Şiddete karşı koruma işlevi gören 6284 sayılı yasanın kaldırılmaya çalışıldığını söyleyen Fulya Dağlı, ‘Devlet şiddetine karşı da mücadelemizi yükseltmemiz elzemdir’ dedi
Gün geçtikçe artan şiddet karşısında kadınları koruyan 6284 sayılı yasa iktidar ve yandaş basının hedefi haline gelirken, kadınların sistematik olarak erkek ve devlet şiddetine maruz kaldığını belirten Kadın Savunması’ndan Fulya Dağlı, Jinnews’e yapılması gerekenleri ve 6284’ün önemini anlattı. Şiddetle mücadele ederken şiddetin ne olduğunu tanımlamanın onu sonlandırmak için ilk adım olduğunu belirten Dağlı, şiddetin sadece fiziksel bir müdahale olmadığını vurgulayarak, “Fiziksel şiddetin tanımlanması çok kolayken psikolojik şiddete maruz kalanların tanımlaması ve şiddet olduğunu anlaması daha zor olabiliyor. Psikolojik şiddete hakaret, aşağılamak, birileriyle karşılaştırmak gibi örnekleri koyabiliriz” dedi.
Şiddetin 4 evresi
Şiddetin bir döngü halinde açığa çıktığını söyleyen Dağlı, başlangıç evresinde gerilimler yaşandığını, ikinci evresinde doğrudan şiddetin yaşandığını, üçüncü evrede özürlerin dilendiğini, şiddetin gerekçelendirildiği, barışmaya giden bir süreç olduğunu, dördüncü evrenin ise şiddet hiç yaşanmamış gibi davranılan balayı evresi olduğunu aktardı. Kadına yönelik şiddeti engellemeye yönelik kanunların olduğunun da altını çizen Dağlı, bu hakları şöyle sıraladı: “Sığınak talebinde bulunabiliyoruz. Uzaklaştırma kararı, koruma talebi, tedbir nafakası, geçici velayet gibi haklarımız var. Bu kanun kapsamında genel olarak kanıt aranmıyor, beyan yeterli oluyor. Polise gidip 6284 kapsamında haklarınızı hatırlatıp sığınak talebinde bulunduğunuzda, eğer ilgilenilmezse 155’i arayıp o polisten de şikayetçi olabilirsiniz.”

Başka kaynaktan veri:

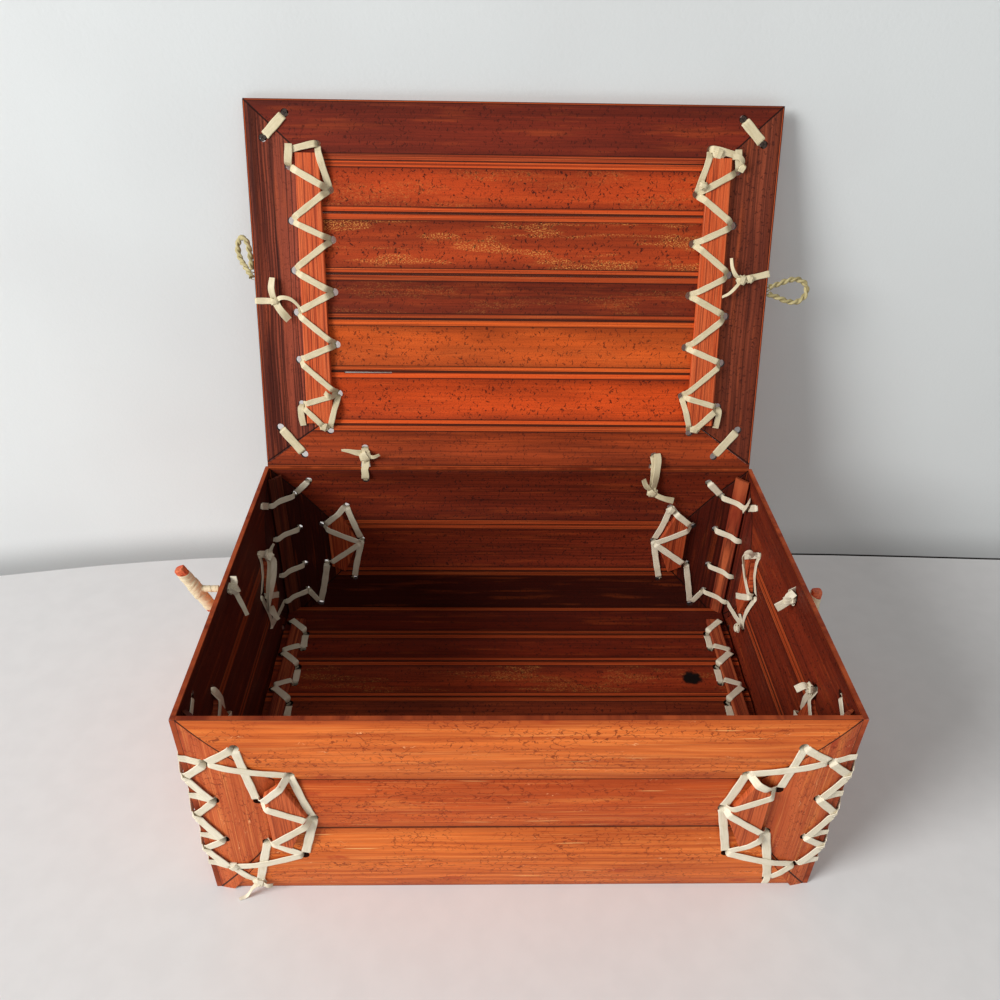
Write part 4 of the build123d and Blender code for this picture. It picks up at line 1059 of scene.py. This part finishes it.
def lace_batten(weave, side):
    outer = [(side * (LID_HALF - OUTER_IN), t * LID_DEPTH) for t in OUTER_ROWS]
    inner = [(side * (LID_HALF - INNER_IN), t * LID_DEPTH) for t in INNER_ROWS]
    inner[0] = (inner[0][0] + side * 7, inner[0][1])
    inner[-1] = (inner[-1][0] + side * 7, inner[-1][1])
    for k in range(6):
        for a, b in ((inner[k], outer[k]), (outer[k], inner[k + 1])):
            run(weave, lid, -1, jitter(weave, a), jitter(weave, b), lift=weave.rng.uniform(0, 0.3),
                width=STITCH_W)
            if k or a is outer[0]:
                run(weave, lid, 1, jitter(weave, a, 0.2), jitter(weave, b, 0.2),
                    lift=weave.rng.uniform(0, 0.2) + (0.5 if a in outer else 0), width=STITCH_W)
    run(weave, lid, 1, inner[0], inner[1], lift=0.2, width=STITCH_W)
    run(weave, lid, 1, inner[5], inner[6], lift=0.2, width=STITCH_W)
    return outer, inner


def turn_at_top(weave, side, a, b):
    """The lace turns round the batten's upper end, under its corner."""
    over_a, over_b = (a[0], BATTEN_TOP), (b[0], BATTEN_TOP)
    ribbon(weave, lid.trail(a, side, (-0.5, 0, 0), (0.8, 0.2, OVER), (3.5, -0.2, OVER + 0.4))
           + lid.trail(over_a, side, (10, 3.4, OVER + 0.4), (16.4, 1.8, OVER)), lid.y,
           width=4.4, pinch=(0.8, 1))
    ribbon(weave, lid.trail(over_b, side, (-1.2, 5.2, OVER + 0.9), (-1.0, 0.6, OVER + 1.3))
           + lid.trail(b, side, (-0.3, 3.0, OVER + 0.6), (0, 1.2, 2.4), (0, 0, 0)), lid.x,
           width=4.6, pinch=(1, 0.8))


def lid_ends(weave, side, outer, inner):
    """Folded ends, knots and tails at the battens' ends."""
    knot(weave, lid.at(inner[6][0] + side * 3.4, BATTEN_LOW - 2.2, 3.0), lid.x * side, lid.z, 6.5, 4.0)
    ribbon(weave, lid.trail(outer[5], side, (0, 0, 1.5), (0.6, -3, 3.6), (0.2, -9, 3.9), (-0.6, -14.5, 3.2)),
           lid.x, width=4.4, pinch=(0.7, 1), ends=(0.6, 0))
    if side > 0:
        knot(weave, lid.at(inner[0][0] + 5, BATTEN_TOP + 2.2, 3.0), lid.x, lid.z, 7.5, 4.2)
        ribbon(weave, lid.trail((outer[0][0], BATTEN_TOP), 1, (-5, 1, 5.0), (-0.5, 0.5, 5.6),
                                (2.6, -3.5, 5.0), (1.2, -8, 3.4)), lid.y, turns=0.7, width=4.2)
        knot(weave, lid.at(inner[1][0] + 2.6, inner[1][1] + 5.0, 6.6), lid.y, lid.z, 5.4, 3.4)
    else:
        ribbon(weave, lid.trail(inner[5], 1, (-4.5, -1.5, 7.0), (-6.5, -0.5, 8.0), (-8.6, 1.6, 7.4)), lid.y,
               turns=0.5, width=4.6, grow=taper(0.7, 1.15))


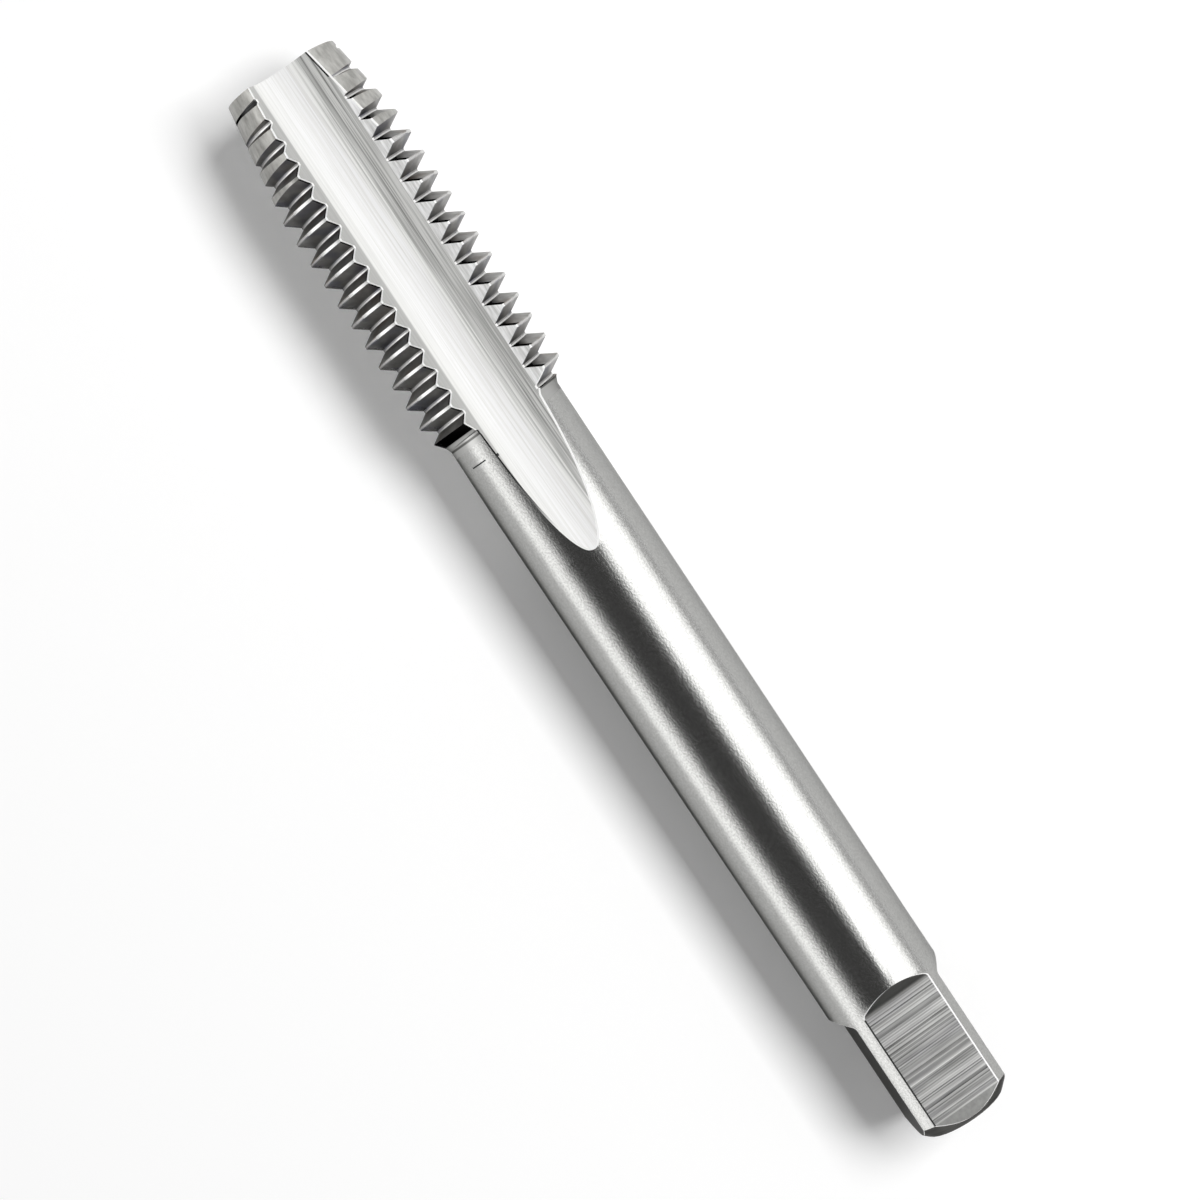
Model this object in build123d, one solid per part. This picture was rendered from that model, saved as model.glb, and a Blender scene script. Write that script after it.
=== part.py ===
"""Straight-flute hand tap, M10 x 1.5 right hand, three flutes, ground from one bar of high-speed steel.

The tap is modelled standing on its tip along +Z, with the cutting face of the first land along +X,
and is laid down on its lands at the end, tip towards -X.
"""
import os
from math import acos, ceil, cos, degrees, radians, sin, sqrt, tan

from build123d import *

# Thread
major_diameter = 10.04
pitch = 1.5
flank_half_angle = 30.0
thread_length = 23.9        # at full diameter, measured from the tip
first_groove = 0.93         # height of the first groove where it meets the cutting face

# Lead chamfer, relieved from the cutting edge down to the heel of each land
tip_diameter = 8.22         # over the cutting edges at the tip
lead_angle = 9.2
relief_drop = 0.38          # radius lost between cutting edge and heel

# Flutes
flute_count = 3
core_diameter = 4.35
flute_opening = 75.4        # angle between cutting edge and the next heel, at full diameter
floor_radius = 1.76         # tight radius at the root of the cutting face
floor_sweep = 74.0          # angle that the tight radius turns through
facet_diameter = 7.94       # where the flat facet along the heel of the teeth begins
facet_opening = 69.2        # angle between cutting edge and that facet
run_out_start = 21.7        # height where the grinding wheel starts to leave the flute
wheel_radius = 47.7
wheel_angle = 35.4          # from the cutting face to the plane of the wheel

# Shank
overall_length = 78.0
shank_diameter = 8.0
collar_diameter = 8.36      # small land left where the back of the thread meets the shank
collar_blend = 0.4
end_chamfer = 1.13

# Driving square, ground as two pairs of opposite flats
square_across_flats = 6.3
first_pair_length = 9.4
second_pair_length = 8.95
square_angle = -33.4        # from the first cutting face to the nearest flat, one of the first pair
shoulder_angle = 45.0
shoulder_radius = 0.4

# Centre holes, one in each end
centre_pilot = 1.25
centre_mouth = 2.65
centre_half_angle = 30.0
centre_depth = 3.0

# Cutters reach this far past what they cut
overshoot = 1.0

# How the tap lies: this turn puts one flute uppermost and one land underneath
lie_angle = 206.5

major_radius = major_diameter / 2
shank_radius = shank_diameter / 2
collar_radius = collar_diameter / 2
core_radius = core_diameter / 2
flat_distance = square_across_flats / 2
flat_count = 4
flats_in_pair = flat_count // 2
flute_step = 360 / flute_count
land_angle = flute_step - flute_opening
spare_angle = land_angle / 5    # how far a land's cutters reach past it on either side
back_of_thread = thread_length + major_radius - collar_radius

# Both the crest and the root of the thread are flats an eighth of the pitch wide
thread_flat = pitch / 8
thread_depth = (pitch - 2 * thread_flat) / 2 / tan(radians(flank_half_angle))
root_radius = major_radius - thread_depth


def around(radius, angle):
    """Point at a radius and an angle from the first cutting face."""
    return Vector(radius * cos(radians(angle)), radius * sin(radians(angle)))


def centre_hole():
    """Centre-drilled hole, opening downwards at the origin."""
    mouth = centre_mouth / 2
    pilot = centre_pilot / 2
    cone_depth = (mouth - pilot) / tan(radians(centre_half_angle))
    outline = Polyline(
        (0, 0), (mouth, 0), (pilot, cone_depth), (pilot, centre_depth - pilot), (0, centre_depth), close=True
    )
    return revolve(Plane.XZ * make_face(outline), Axis.Z)


def turned_blank():
    """Turned form of the tap: thread diameter, back slope, collar, shank and end chamfer."""
    outline = Polyline(
        (0, 0),
        (major_radius, 0),
        (major_radius, thread_length),
        (collar_radius, back_of_thread),
        (shank_radius, back_of_thread + collar_blend),
        (shank_radius, overall_length - end_chamfer),
        (shank_radius - end_chamfer, overall_length),
        (0, overall_length),
        close=True,
    )
    blank = revolve(Plane.XZ * make_face(outline), Axis.Z)
    upper_hole = Pos(0, 0, overall_length) * Rot(180, 0, 0) * centre_hole()
    return blank - centre_hole() - upper_hole


def lead_relief():
    """What the lead grinding takes off the first land: all that stands outside an off-centre cone."""
    edge_radius = tip_diameter / 2
    growth = tan(radians(lead_angle))
    offset = relief_drop / 2 / sin(radians(land_angle / 2))
    middle_radius = edge_radius - relief_drop / 2
    height = (major_radius - edge_radius + relief_drop) / growth + overshoot
    reach = major_radius + overshoot
    sector = make_face(
        Polyline((0, 0), around(reach, -spare_angle), around(reach, land_angle / 2),
                 around(reach, land_angle + spare_angle), close=True)
    )
    wedge = Pos(0, 0, -overshoot) * extrude(sector, height + overshoot)
    cone_outline = Polyline(
        (0, -overshoot),
        (middle_radius - overshoot * growth, -overshoot),
        (middle_radius + height * growth, height),
        (0, height),
        close=True,
    )
    cone = revolve(Plane.XZ * make_face(cone_outline), Axis.Z)
    centre = around(offset, land_angle / 2 - 90)
    return wedge - Pos(centre.X, centre.Y, 0) * cone


def flute_section():
    """Cross-section of what the wheel removes: radial cutting face, tight floor, curved heel and flat facet."""
    floor_start = sqrt(core_radius * (core_radius + 2 * floor_radius))
    reach = major_radius + overshoot
    face = Line((reach, 0), (floor_start, 0))
    floor = JernArc(face @ 1, face % 1, floor_radius, floor_sweep)
    heel = TangentArc(floor @ 1, around(facet_diameter / 2, -facet_opening), tangent=floor % 1)
    heel_edge = around(major_radius, -flute_opening)
    facet = Line(heel @ 1, heel_edge + (heel_edge - heel @ 1).normalized() * overshoot)
    outer_corner = around(reach / cos(radians(flute_opening / 2)), -flute_opening / 2)
    back = Polyline(facet @ 1, outer_corner, face @ 0)
    return make_face(face + floor + heel + facet + back)


def flute():
    """One flute: straight along the thread, then lifted out of the shank round the wheel's own radius."""
    section = flute_section()
    straight = Pos(0, 0, -overshoot) * extrude(section, run_out_start + overshoot)
    wheel_centre = around(core_radius + wheel_radius, -wheel_angle)
    wheel_axis = Axis(
        (wheel_centre.X, wheel_centre.Y, run_out_start),
        (sin(radians(wheel_angle)), cos(radians(wheel_angle)), 0),
    )
    lift = major_radius + overshoot - core_radius
    turn = degrees(acos(1 - lift / wheel_radius))
    run_out = revolve(Pos(0, 0, run_out_start) * section, wheel_axis, turn)
    return straight + run_out


def tooth_gap():
    """One vee between two teeth of the first land, climbing as the thread does and a little wider than the land."""
    overcut = thread_flat / 2
    root_half = thread_flat / 2
    mouth_half = root_half + (thread_depth + overcut) * tan(radians(flank_half_angle))
    outline = Polyline(
        (root_radius, -root_half),
        (major_radius + overcut, -mouth_half),
        (major_radius + overcut, mouth_half),
        (root_radius, root_half),
        close=True,
    )
    span = land_angle + 2 * spare_angle
    path = Helix(pitch, pitch * span / 360, root_radius)
    gap = sweep(Plane.XZ * make_face(outline), path, is_frenet=True)
    return Pos(0, 0, -pitch * spare_angle / 360) * Rot(0, 0, -spare_angle) * gap


def thread_gaps():
    """Every gap of the thread: on each land they stand a pitch apart, and each land starts a third later."""
    gap = tooth_gap()
    turns = ceil(back_of_thread / pitch)
    return [
        Pos(0, 0, first_groove + pitch * (turn + land / flute_count)) * Rot(0, 0, land * flute_step) * gap
        for land in range(flute_count)
        for turn in range(-1, turns)
    ]


def drive_flat(length):
    """Cutter for one flat of the square, with the sloping shoulder that its wheel leaves."""
    reach = shank_radius + overshoot
    flat_start = overall_length - length
    slope_run = (reach - flat_distance) / tan(radians(shoulder_angle))
    outline = Polyline(
        (flat_distance, flat_start),
        (reach, flat_start - slope_run),
        (reach, overall_length + overshoot),
        (flat_distance, overall_length + overshoot),
        close=True,
    )
    section = make_face(outline)
    corner = section.vertices().group_by(Axis.X)[0].sort_by(Axis.Y)[0]
    section = fillet(corner, shoulder_radius)
    return extrude(Plane.XZ * section, reach, both=True)


def around_the_axis(cutter, count, first_angle=0.0):
    """The same cutter, repeated evenly round the tap."""
    return [Rot(0, 0, first_angle + index * 360 / count) * cutter for index in range(count)]


tap = turned_blank()
tap -= around_the_axis(lead_relief(), flute_count)
tap -= around_the_axis(flute(), flute_count)
tap -= around_the_axis(drive_flat(first_pair_length), flats_in_pair, square_angle)
tap -= around_the_axis(drive_flat(second_pair_length), flats_in_pair, square_angle + 360 / flat_count)
tap -= thread_gaps()

# Laid along +X, tip towards -X, with the origin under the middle of the tap where the lands rest
lying = Pos(-overall_length / 2, 0, major_radius) * Rot(lie_angle, 0, 0) * Rot(0, 90, 0) * tap
thread_tap = lying.solid()
thread_tap.label = "thread_tap"

os.makedirs("parts", exist_ok=True)
export_step(thread_tap, "parts/thread_tap.step")
print("volume mm3", round(thread_tap.volume, 1), "faces", len(thread_tap.faces()))
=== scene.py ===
import math

import bmesh
import bpy
import numpy as np
from mathutils import Matrix, Vector


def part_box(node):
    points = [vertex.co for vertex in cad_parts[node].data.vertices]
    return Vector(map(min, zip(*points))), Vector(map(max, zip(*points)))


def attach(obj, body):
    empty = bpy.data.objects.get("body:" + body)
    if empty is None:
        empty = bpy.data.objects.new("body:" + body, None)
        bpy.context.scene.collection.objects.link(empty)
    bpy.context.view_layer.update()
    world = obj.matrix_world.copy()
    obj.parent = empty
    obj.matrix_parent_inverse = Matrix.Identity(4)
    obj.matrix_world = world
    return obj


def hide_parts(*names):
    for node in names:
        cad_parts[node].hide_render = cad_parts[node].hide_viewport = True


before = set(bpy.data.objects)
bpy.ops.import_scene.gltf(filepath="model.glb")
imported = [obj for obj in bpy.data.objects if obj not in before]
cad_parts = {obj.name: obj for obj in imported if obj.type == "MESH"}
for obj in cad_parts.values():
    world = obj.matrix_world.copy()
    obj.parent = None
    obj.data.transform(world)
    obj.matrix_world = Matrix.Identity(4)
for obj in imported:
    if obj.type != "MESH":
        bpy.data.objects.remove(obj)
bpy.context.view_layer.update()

mm = 0.001
nodeLow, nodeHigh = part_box("thread_tap")


def hexToLinear(code):
    # sRGB hex to the linear colour that the shader wants
    channels = [int(code[i:i + 2], 16) / 255 for i in (1, 3, 5)]
    linear = [c / 12.92 if c <= 0.04045 else ((c + 0.055) / 1.055) ** 2.4 for c in channels]
    return (*linear, 1.0)


# shape of the tap, in millimetres and degrees; angles run from the first cutting face across its land
tap = {
    "length": (nodeHigh.x - nodeLow.x) / mm,
    "majorRadius": 5.02,
    "pitch": 1.5,
    "flankAngle": 30.0,
    "threadLength": 23.9,
    "firstGroove": 0.93,
    "tipRadius": 4.11,
    "leadAngle": 9.2,
    "reliefDrop": 0.38,
    "flutes": 3,
    "coreRadius": 2.175,
    "fluteOpening": 75.4,
    "floorRadius": 1.76,
    "floorSweep": 74.0,
    "facetRadius": 3.97,
    "facetOpening": 69.2,
    "runOutStart": 21.7,
    "wheelRadius": 47.7,
    "wheelAngle": 35.4,
    "shankRadius": 4.0,
    "collarRadius": 4.18,
    "collarBlend": 0.4,
    "endChamfer": 1.13,
    "flatDistance": 3.15,
    "flatLengths": (9.4, 8.95),
    "squareAngle": -33.4,
    "shoulderRadius": 0.4,
    "pilotRadius": 0.625,
    "mouthRadius": 1.325,
    "mouthAngle": 60.0,
    "centreDepth": 3.0,
    "lieAngle": 206.5,
}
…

‘Şiddete açık hale getiriliyor’
6284’ün kadınlar açısından bu denli yaşamsalken, iktidar açısından değersizleştirilmesine tepki gösteren Dağlı, “Devlet bizi şiddete karşı koruyan bu yasayı ortadan kaldırmaya çalışarak şiddeti meşrulaştırıyor. O yüzden bu süreçte kadınlar kadınları savunacak. 6284’ün yaşamsallığını vurgulamak ve bu yasayı korumak bizler için bir politik mücadele başlığıdır. Erkek şiddeti kadar erkek şiddetini besleyen, yeniden üreten ya da meşrulaştıran devlet şiddetine karşı da mücadelemizi yükseltmemiz, sesimizi duyurmamız elzemdir” dedi.